Dans le cadre de la 46e édition du Cinemed, « Nos vies à la rue », un court métrage de 45 minutes, sortie en 2024, s’inscrit au sein de la sélection Regards d’Occitanie, qui met à l’honneur les productions et enjeux locaux. Réalisé en coproduction par le collectif Parlons clichés et les vidéastes sociaux Ziconophages, le film propose une immersion poignante dans le quotidien à Montpellier de plusieurs sans-abris, hommes et femmes, révélant leurs histoires singulières tout en soulignant leur identité commune.


 

Un documentaire participatif

La production audiovisuelle, portée par les Ziconophages, se présente comme un outil participatif et engagé, facilitant l’expression des sans-abri et leur permettant de revendiquer leur place dans la société. À la fois devant et derrière la caméra, acteurs de leurs récits, les sans-abri volontaires des ateliers Parlons Clichés témoignent également des expériences de leurs camarades, faisant la singularité de ce documentaire. Le documentaire propose des plans séquences caméra en main qui plonge le spectateur dans un parcours immersif. Ces témoignages touchants et authentiques font basculer dans la lumière ces vies souvent ignorées. Carole témoigne : «Les Ziconophages nous ont formés sur une semaine à l’utilisation du matériel. On a retenu ce qu’on a retenu, mais on l’a fait.»

Une immersion dans leur quotidien

Ce court-métrage est une occasion de suivre les pas et récits de ces nomades urbains.
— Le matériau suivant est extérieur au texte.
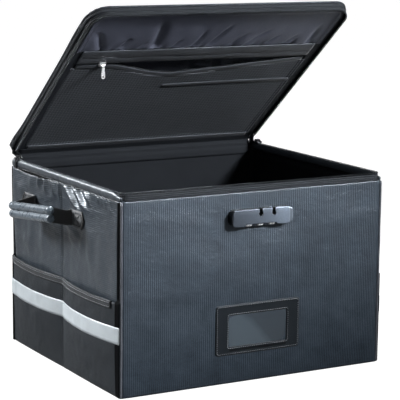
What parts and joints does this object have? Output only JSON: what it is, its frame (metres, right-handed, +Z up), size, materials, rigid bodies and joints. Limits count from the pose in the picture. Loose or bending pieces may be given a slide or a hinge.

On y découvre leurs quotidiens bien remplis entre appels téléphoniques, recherches d’endroits où dormir, moyens de se nourrir, usages des transports, activités passe-temps, petits boulots, démarches administratives et associatives1. Dans un contexte où la gentrification et les politiques d’aménagement rendent la présence des sans-abri de plus en plus difficile, ce documentaire explore leurs choix, leurs craintes et aspirations. Il souligne également la réalité des centres d’accueil souvent saturés où beaucoup ne trouvent pas refuge, en particulier les femmes qui font face à un manque d’intimité, de considération et se sentent souvent en insécurité dans des espaces collectifs majoritairement masculins.

La première scène s’ouvre sur Patrick qui comme tous les matins appelle le 115 en vain : « il n’y a plus de places ». C’est à travers cette réalité qui en a poussé plus d’un à trouver de nouvelles stratégies de survie que le documentaire nous invite à suivre les récits et parcours de Guy qui a déménagé plusieurs fois sa tente, Rodney installé dans un bois, Sophie voyageuse dans les intercités régionaux, Ronan dormant sous les jeux pour enfants, Michel et ses chiens vivants sur un bout de terrain, Carole qui ne dort pas de nuit. Steph, quant à elle, retrouve après des années de vie à la rue celle en appartement. Elle évoque son sentiment de solitude et de cloisonnement ainsi qu’un retour à la norme difficile.

Ce projet collectif a offert à plusieurs participants la possibilité d’accéder à des opportunités au sein de diverses associations notamment en devenant membres actifs du Service intégré d’accueil et d’orientation (SIAO). Ces statuts qu’ils occupent aujourd’hui leur permettent de partager leurs expériences de vie dans la rue et de servir de porte-paroles auprès des autorités publiques et du numéro d’urgence social.

Nouvelle projection et rencontre

La prochaine séance « Des âmes et des ombres – Nos vies la rue », suivie d’une discussion avec l’équipe de tournage et les sans-abris qui ont acceptés de revenir témoigner, est prévue le 06 décembre 2024 à La Base, 15 rue Chaptal à Montpellier. Une belle occasion d’échanger avec eux et de profiter de leurs expériences et sagesses car il n’y a pas qu’une façon de vivre la rue et d’y être amené. Pouvons-nous porter un nouveau regard sur ces philosophes modernes quand la précarité est ou peut devenir aujourd’hui l’affaire de tous, indépendamment de l’âge, du genre et du parcours ?

Eva Royer

L’équipe de tournage accompagnée de certains sans-abris seront à La Base le 6 décembre

Notes:

  1. Les associations et ONG tels Le Siao34, la Bulle douche nomade, la Cloche, le Secours Catholique, Luttopia, le Samu social, Atd quart Monde, Entraide Sdf, Réduire les risques, Gammes Corus jouent un rôle clé dans leur accompagnement et socialisation.